Le sens commun est un jugement sans réflexion qui est généralement porté et senti par toute une classe, par tout un peuple, par toute une nation, ou par le genre humain tout entier. p. 70.
Le plus grand résultat de la poésie est de donner aux choses insensibles et inanimées des sens et des passions. C’est une faculté propre des enfants de prendre dans leurs mains des choses inanimées, et de jouer avec elles en leur adressant la parole, comme ils feraient avec des êtres vivants. / Cet axiome philologico-philosophique nous apprend que, dans l’enfance du monde, les hommes étaient naturellement poètes. p. 79.

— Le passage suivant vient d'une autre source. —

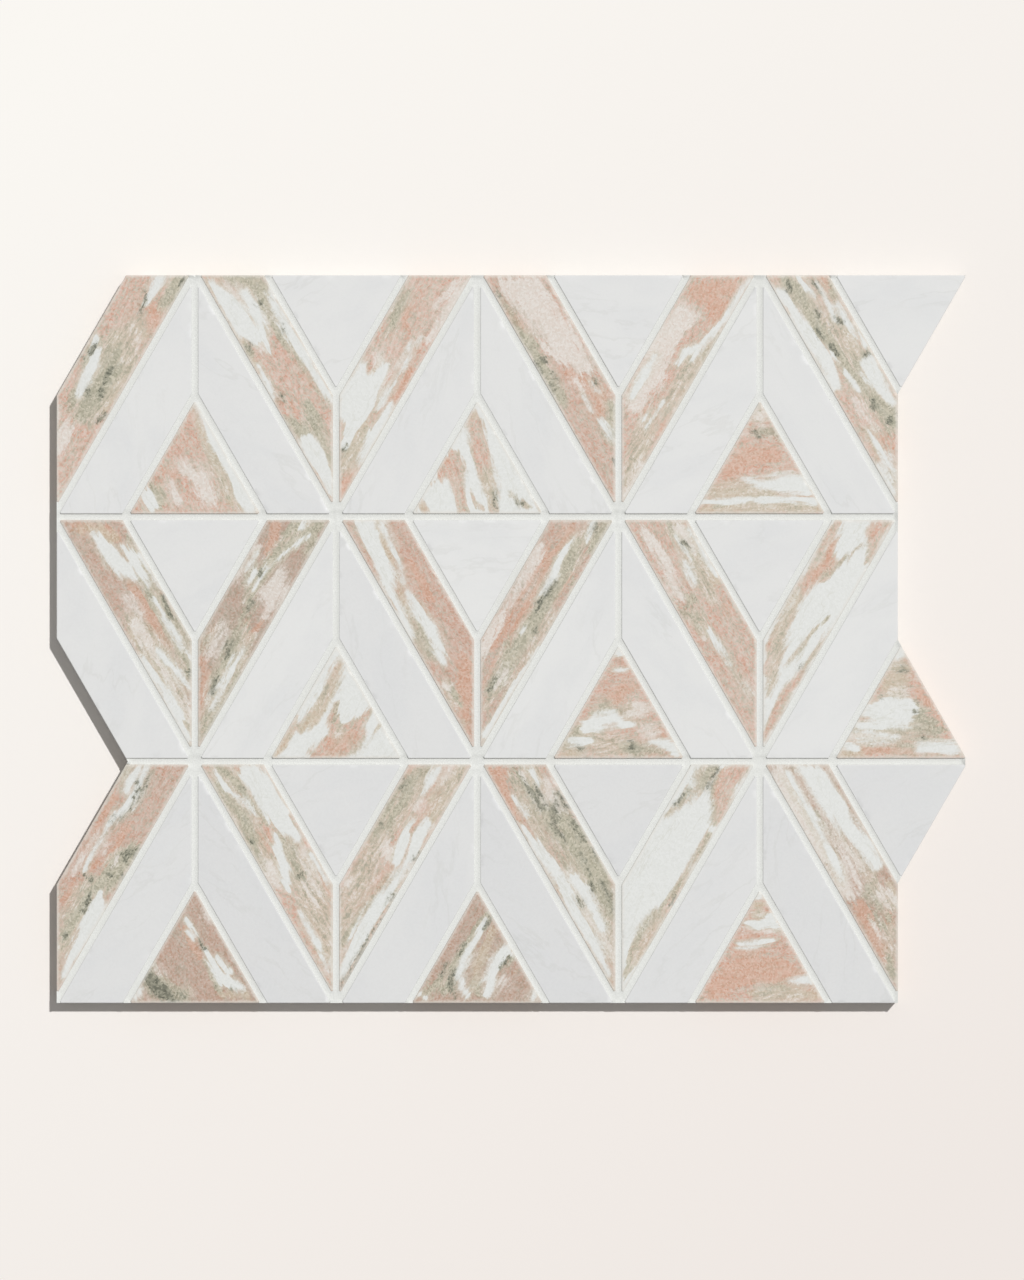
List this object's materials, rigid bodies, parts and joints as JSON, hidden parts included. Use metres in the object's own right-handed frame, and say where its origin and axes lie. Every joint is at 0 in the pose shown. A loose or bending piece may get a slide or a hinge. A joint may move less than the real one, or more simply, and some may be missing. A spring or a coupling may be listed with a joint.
{
  "type": "marble mosaic tile",
  "caption": "Marble mosaic sheet: white and rose veined trapezoids and triangles laid as a star pattern on mesh, with grouted joints and zigzag side edges that interlock.",
  "frame": {"origin": "middle of the sheet's outline, on the underside of the backing mesh", "axes": "+X along the rows of triangles, from the flush edge to the edge with points, +Y up the sheet, +Z out of the marble face"},
  "size_m": [0.3268, 0.2618, 0.01],
  "materials": {
    "white_marble": "honed white marble, very faint grey veining",
    "rose_marble": "honed rose marble with white lenses and green grey veins",
    "grout": "matt white cement grout, fine grained",
    "glass_mesh": "white woven glass fibre mesh with a clear glue coat"
  },
  "bodies": {
    "root": {"backing_mesh": "glass_mesh", "grout": "grout", "rose_trapezoid_r1_1": "rose_marble", "rose_trapezoid_r1_2": "rose_marble", "rose_trapezoid_r1_3": "rose_marble", "rose_trapezoid_r1_4": "rose_marble", "rose_trapezoid_r1_5": "rose_marble", "rose_trapezoid_r1_6": "rose_marble", "rose_trapezoid_r2_1": "rose_marble", "rose_trapezoid_r2_2": "rose_marble", "rose_trapezoid_r2_3": "rose_marble", "rose_trapezoid_r2_4": "rose_marble", "rose_trapezoid_r2_5": "rose_marble", "rose_trapezoid_r2_6": "rose_marble", "rose_trapezoid_r3_1": "rose_marble", "rose_trapezoid_r3_2": "rose_marble", "rose_trapezoid_r3_3": "rose_marble", "rose_trapezoid_r3_4": "rose_marble", "rose_trapezoid_r3_5": "rose_marble", "rose_trapezoid_r3_6": "rose_marble", "rose_triangle_r1_1": "rose_marble", "rose_triangle_r1_2": "rose_marble", "rose_triangle_r1_3": "rose_marble", "rose_triangle_r2_1": "rose_marble", "rose_triangle_r2_2": "rose_marble", "rose_triangle_r2_3": "rose_marble", "rose_triangle_r3_1": "rose_marble", "rose_triangle_r3_2": "rose_marble", "rose_triangle_r3_3": "rose_marble", "white_trapezoid_r1_1": "white_marble", "white_trapezoid_r1_2": "white_marble", "white_trapezoid_r1_3": "white_marble", "white_trapezoid_r1_4": "white_marble", "white_trapezoid_r1_5": "white_marble", "white_trapezoid_r1_6": "white_marble", "white_trapezoid_r2_1": "white_marble", "white_trapezoid_r2_2": "white_marble", "white_trapezoid_r2_3": "white_marble", "white_trapezoid_r2_4": "white_marble", "white_trapezoid_r2_5": "white_marble", "white_trapezoid_r2_6": "white_marble", "white_trapezoid_r3_1": "white_marble", "white_trapezoid_r3_2": "white_marble", "white_trapezoid_r3_3": "white_marble", "white_trapezoid_r3_4": "white_marble", "white_trapezoid_r3_5": "white_marble", "white_trapezoid_r3_6": "white_marble", "white_triangle_r1_1": "white_marble", "white_triangle_r1_2": "white_marble", "white_triangle_r1_3": "white_marble", "white_triangle_r2_1": "white_marble", "white_triangle_r2_2": "white_marble", "white_triangle_r2_3": "white_marble", "white_triangle_r3_1": "white_marble", "white_triangle_r3_2": "white_marble", "white_triangle_r3_3": "white_marble"}
  },
  "joints": []
}
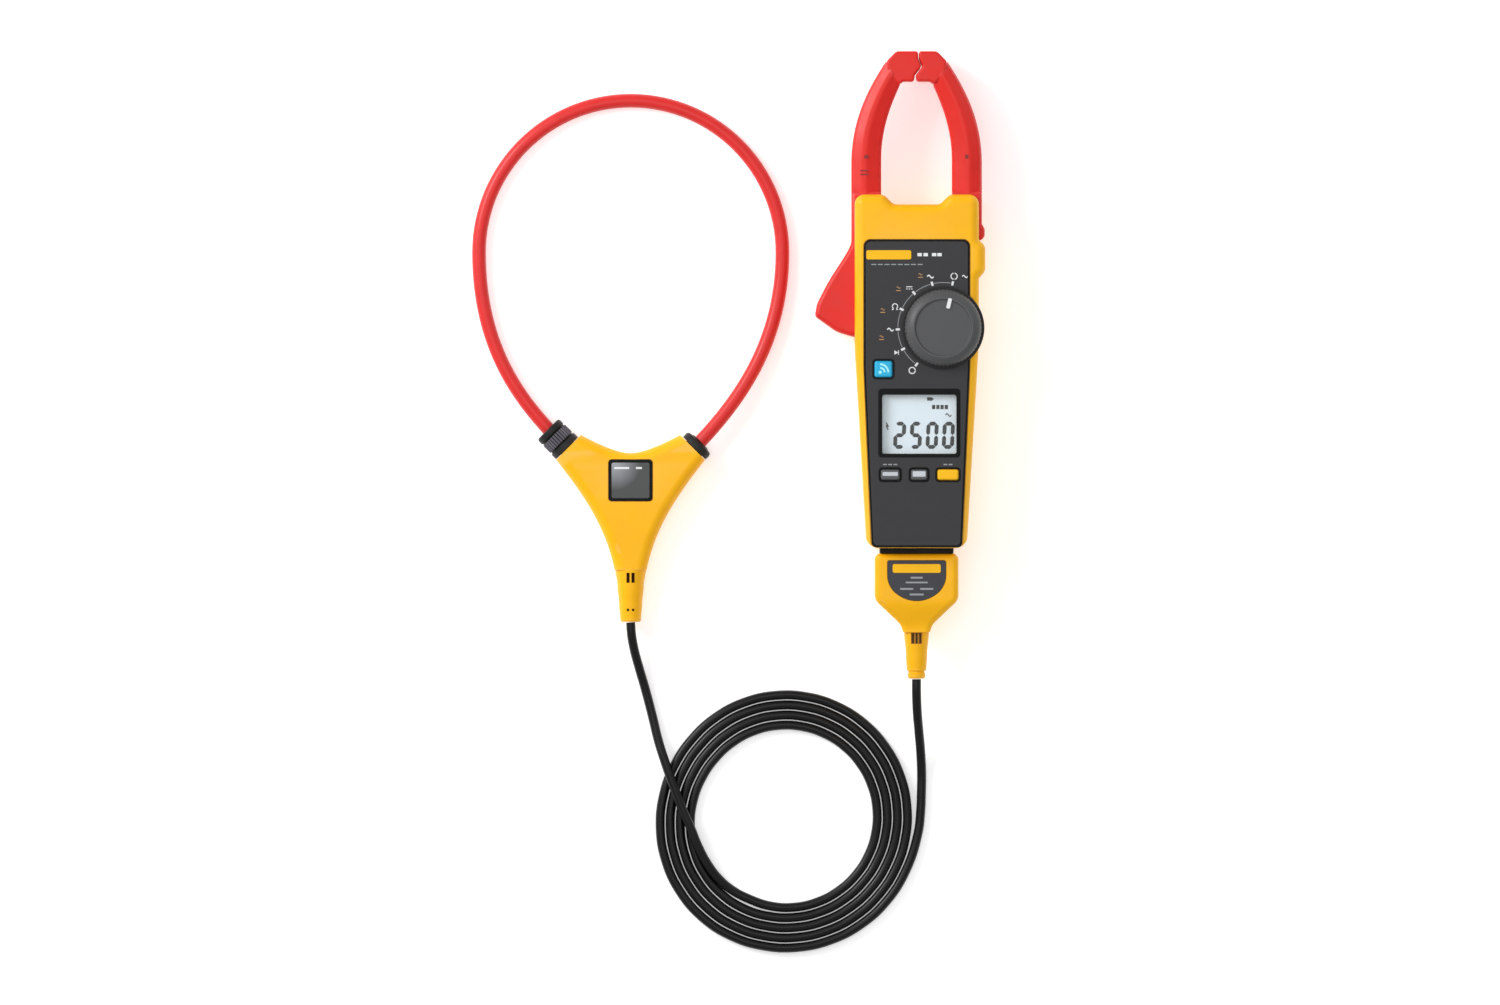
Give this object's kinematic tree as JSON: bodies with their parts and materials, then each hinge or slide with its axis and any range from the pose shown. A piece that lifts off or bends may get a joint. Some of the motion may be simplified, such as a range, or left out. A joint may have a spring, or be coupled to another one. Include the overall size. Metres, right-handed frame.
{
  "type": "clamp meter",
  "caption": "Hand-held clamp meter with a hinged jaw, rotary dial, screen and keys, and a plug-in flexible current probe whose cable lies coiled beside it.",
  "frame": {"origin": "on the meter's flat back face, on its centre line, 176.5 mm case from 52.5 mm above to 124 mm below it", "axes": "+Z out of the meter's front face, +Y along the meter towards its jaws, +X to the right seen from the front; the object lies on the plane z = 0"},
  "size_m": [0.2565, 0.4504, 0.045],
  "materials": {
    "case_yellow": "satin",
    "jaw_red": "satin",
    "hoop_red": "satin",
    "panel_charcoal": "satin",
    "knob_grey": "matte",
    "black_plastic": "satin",
    "key_grey": "matte",
    "key_yellow": "matte",
    "key_blue": "matte",
    "white_mark": "matte",
    "screen_glass": "gloss",
    "clear_window": "gloss",
    "board_green": "satin",
    "silicone": "matte",
    "steel": "brushed",
    "brass": "polished",
    "core_metal": "matte",
    "cell_wrap": "gloss",
    "cord_black": "satin"
  },
  "bodies": {
    "meter": {"front_case": "case_yellow", "back_case": "case_yellow", "front_panel": "panel_charcoal", "display_window": "clear_window", "lcd_module": "screen_glass", "lcd_holder": "black_plastic", "zebra_strip": "silicone", "main_board": "board_green", "keypad_mat": "silicone", "radio_key_dome": "silicone", "fixed_jaw_front": "jaw_red", "fixed_jaw_back": "jaw_red", "fixed_core": "core_metal", "jaw_dowel": "steel", "pivot_pin": "steel", "socket_block": "black_plastic", "common_jack": "brass", "volt_jack": "brass", "cell_1": "cell_wrap", "cell_2": "cell_wrap", "cell_link": "steel", "cell_contact_1": "steel", "cell_contact_2": "steel", "case_screw_1": "steel", "case_screw_2": "steel", "case_screw_3": "steel", "case_screw_4": "steel"},
    "moving_jaw": {"moving_jaw_front": "jaw_red", "moving_jaw_back": "jaw_red", "moving_core": "core_metal", "jaw_spring": "steel"},
    "dial": {"dial_knob": "knob_grey", "dial_pointer": "white_mark", "dial_rotor": "brass"},
    "battery_door": {"battery_door": "case_yellow", "door_screw_1": "steel", "door_screw_2": "steel"},
    "probe": {"plug_front_shell": "case_yellow", "plug_back_shell": "case_yellow", "plug_label": "panel_charcoal", "plug_nose": "black_plastic", "plug_board": "board_green", "plug_boot": "case_yellow", "handle_front_shell": "case_yellow", "handle_back_shell": "case_yellow", "handle_label": "panel_charcoal", "handle_board": "board_green", "handle_boot": "case_yellow", "hoop_ferrule": "black_plastic", "fixed_collar": "black_plastic", "sensor_hoop": "hoop_red", "cord_from_plug": "cord_black", "cord_coil": "cord_black", "cord_to_handle": "cord_black"},
    "lock_collar": {"lock_collar": "black_plastic"},
    "record_key": {"record_key": "key_grey"},
    "hold_key": {"hold_key": "key_grey"},
    "zero_key": {"zero_key": "key_yellow"},
    "radio_key": {"radio_key": "key_blue"}
  },
  "joints": [
    {"name": "jaw_hinge", "type": "hinge", "parent": "meter", "child": "moving_jaw", "pos_m": [-0.022, 0.032, 0.018], "axis": [0, 0, 1], "range_deg": [0, 22], "stiffness_Nm_per_rad": 0.8, "springref_deg": -20.05},
    {"name": "dial_turn", "type": "hinge", "parent": "meter", "child": "dial", "pos_m": [0.0131, -0.0141, 0.04], "axis": [0, 0, 1], "range_deg": [0, 156]},
    {"name": "record_key_press", "type": "slide", "parent": "meter", "child": "record_key", "axis": [0, 0, -1], "range_m": [0, 0.0008], "stiffness_N_per_m": 900, "springref_m": -0.0008},
    {"name": "hold_key_press", "type": "slide", "parent": "meter", "child": "hold_key", "axis": [0, 0, -1], "range_m": [0, 0.0008], "stiffness_N_per_m": 900, "springref_m": -0.0008},
    {"name": "zero_key_press", "type": "slide", "parent": "meter", "child": "zero_key", "axis": [0, 0, -1], "range_m": [0, 0.0008], "stiffness_N_per_m": 900, "springref_m": -0.0008},
    {"name": "radio_key_press", "type": "slide", "parent": "meter", "child": "radio_key", "axis": [0, 0, -1], "range_m": [0, 0.0008], "stiffness_N_per_m": 900, "springref_m": -0.0008},
    {"name": "battery_door_off", "type": "slide", "parent": "meter", "child": "battery_door", "axis": [0, 0, -1], "range_m": [0, 0.02]},
    {"name": "probe_unplug", "type": "slide", "parent": "meter", "child": "probe", "axis": [0, -1, 0], "range_m": [0, 0.02]},
    {"name": "collar_turn", "type": "hinge", "parent": "probe", "child": "lock_collar", "pos_m": [-0.1746, -0.0743, 0.0085], "axis": [-0.7071, 0.7071, 0], "range_deg": [0, 45]}
  ]
}
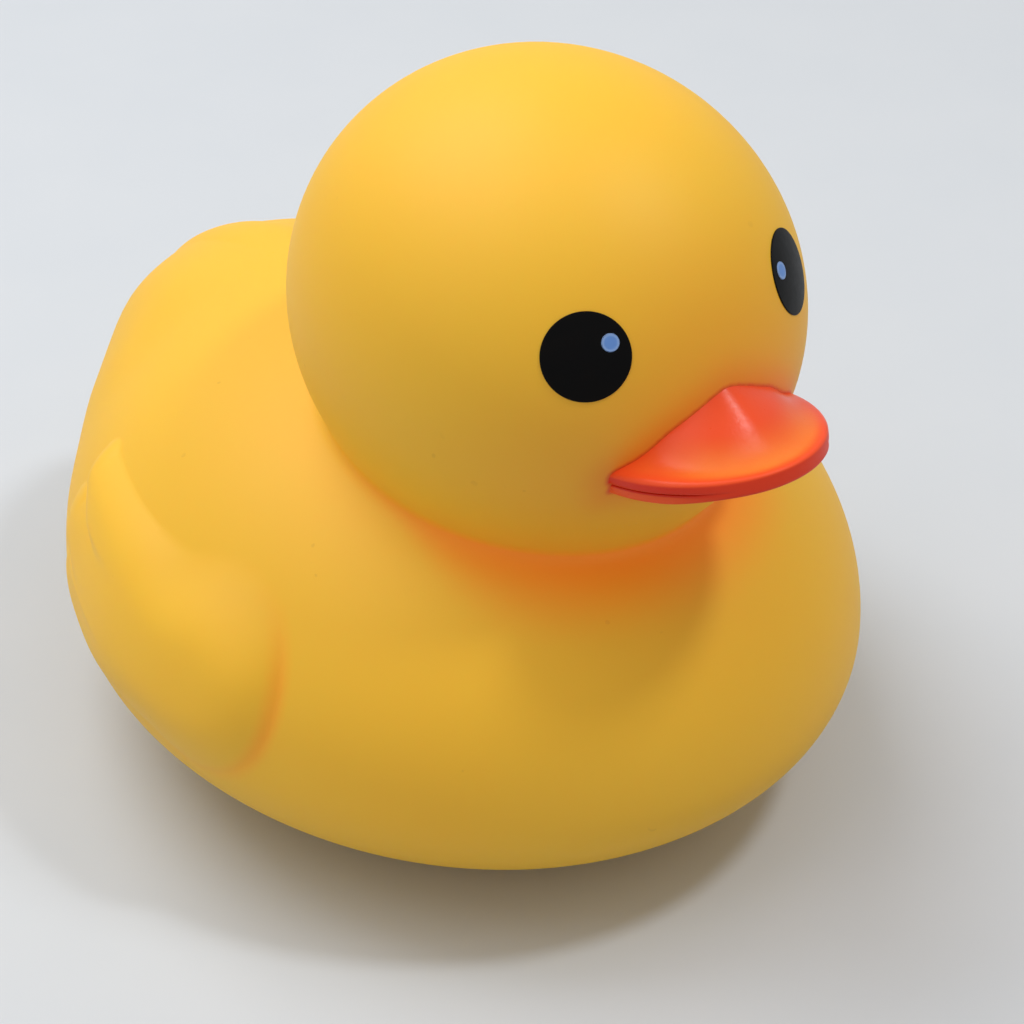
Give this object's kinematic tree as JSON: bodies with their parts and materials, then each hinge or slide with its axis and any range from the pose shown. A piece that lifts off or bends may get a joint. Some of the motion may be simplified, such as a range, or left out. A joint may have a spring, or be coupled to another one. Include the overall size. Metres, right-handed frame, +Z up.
{
  "type": "rubber duck",
  "caption": "Hollow vinyl rubber duck with a round head, flat painted bill, printed eyes, raised wings and a lobed tail, standing on a flat foot.",
  "frame": {"origin": "under the middle of the whole duck, at the level of its flat foot", "axes": "+Z up, -Y the way the bill points, +Y the tail, +X the duck's left"},
  "size_m": [0.145, 0.1801, 0.1419],
  "materials": {
    "yellow_vinyl": "satin",
    "bill_paint": "semi-gloss paint",
    "eye_ink": "printed",
    "eye_dot_ink": "printed"
  },
  "bodies": {
    "root": {"duck_shell": "yellow_vinyl"}
  },
  "joints": []
}
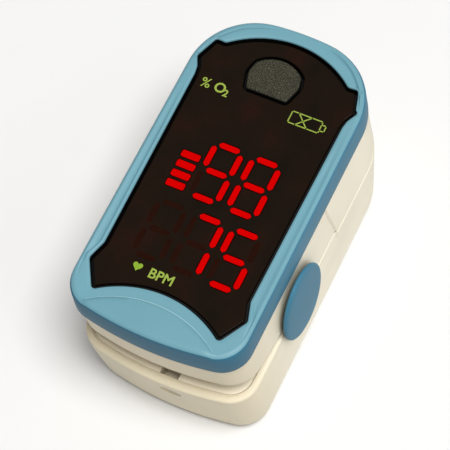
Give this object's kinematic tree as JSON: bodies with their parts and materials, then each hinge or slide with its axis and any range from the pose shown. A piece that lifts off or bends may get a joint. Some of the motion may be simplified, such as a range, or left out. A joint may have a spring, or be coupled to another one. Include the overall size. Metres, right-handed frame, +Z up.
{
  "type": "fingertip pulse oximeter",
  "caption": "Clip-on fingertip pulse oximeter: two sprung plastic halves, a tinted display window, a push button and a sliding battery cover.",
  "frame": {"origin": "middle of the base, where the lower half rests", "axes": "+Z up, +Y along the finger towards the finger opening, +X to the right of a reader at the pinch end"},
  "size_m": [0.0342, 0.0599, 0.0344],
  "materials": {
    "blue_plastic": "satin light blue",
    "white_plastic": "fine satin off-white",
    "tinted_window": "polished dark red-brown tint",
    "button_plastic": "speckled olive grey",
    "silicone": "matt dark grey",
    "circuit_board": "green solder mask",
    "display_module": "black housing with red segments",
    "chip_epoxy": "black moulding",
    "steel": "bright",
    "nickel_contact": "nickel plated",
    "cell_jacket": "printed sleeve",
    "clear_lens": "clear epoxy",
    "cable_film": "amber film"
  },
  "bodies": {
    "lower_half": {"lower_shell": "white_plastic", "lower_inner_cover": "white_plastic", "lower_pad": "silicone", "photodiode": "clear_lens", "battery_board": "circuit_board", "battery_left": "cell_jacket", "battery_right": "cell_jacket", "contact_plate_negative": "nickel_contact", "contact_plate_positive": "nickel_contact", "contact_bridge": "nickel_contact", "battery_spring_near": "nickel_contact", "battery_spring_far": "nickel_contact", "pivot_axle": "steel", "torsion_spring_left": "steel", "torsion_spring_right": "steel", "flex_cable": "cable_film", "hinge_cap_left": "blue_plastic", "hinge_cap_right": "blue_plastic", "lower_screw_1": "steel", "lower_screw_2": "steel", "lower_screw_3": "steel", "lower_screw_4": "steel"},
    "upper_half": {"bezel_frame": "blue_plastic", "display_window": "tinted_window", "upper_shell": "white_plastic", "upper_inner_cover": "white_plastic", "upper_pad": "silicone", "main_pcb": "circuit_board", "led_display": "display_module", "tact_switch": "chip_epoxy", "controller_chip": "chip_epoxy", "emitter_led": "clear_lens", "upper_screw_1": "steel", "upper_screw_2": "steel", "upper_screw_3": "steel", "upper_screw_4": "steel"},
    "power_button": {"power_button": "button_plastic"},
    "battery_cover": {"battery_cover": "white_plastic"}
  },
  "joints": [
    {"name": "clamp", "type": "hinge", "parent": "lower_half", "child": "upper_half", "pos_m": [0, -0.008, 0.0172], "axis": [1, 0, 0], "range_deg": [0, 12], "stiffness_Nm_per_rad": 0.3, "springref_deg": -14.32, "deforming": ["torsion_spring_left", "torsion_spring_right", "flex_cable"]},
    {"name": "button_press", "type": "slide", "parent": "upper_half", "child": "power_button", "axis": [0, 0, -1], "range_m": [0, 0.0005], "stiffness_N_per_m": 600, "springref_m": -0.0004},
    {"name": "battery_cover_slide", "type": "slide", "parent": "lower_half", "child": "battery_cover", "axis": [0, 1, 0], "range_m": [0, 0.046]}
  ]
}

[Des] idées uniformes, nées chez des peuples qui ne se connaissent point entre eux, doivent avoir une origine commune et vraie. p. 81.
Les enfants sont ordinairement très habiles à imiter ce qu’ils voient ; car nous les voyons souvent s’amuser à contrefaire ce qui les a frappés, et ce qu’ils ont été capables d'apprendre. / Cet axiome nous montre que le monde encore enfant fut habité par les nations poétiques ; car la poésie n’est autre que l’imitation. p. 84.
Et pourtant, du milieu de cette nuit profonde et ténébreuse qui enveloppe l’antiquité, dont nous sommes si éloignés, nous apercevons une lumière éternelle, et qui n’a pas de couchant, une vérité que l’on ne peut aucunement révoquer en doute : ce monde civil a certainement été fait par des hommes. Il est donc possible, car cela est utile et nécessaire, d’en retrouver les principes dans les modifications mêmes de notre esprit. p. 108.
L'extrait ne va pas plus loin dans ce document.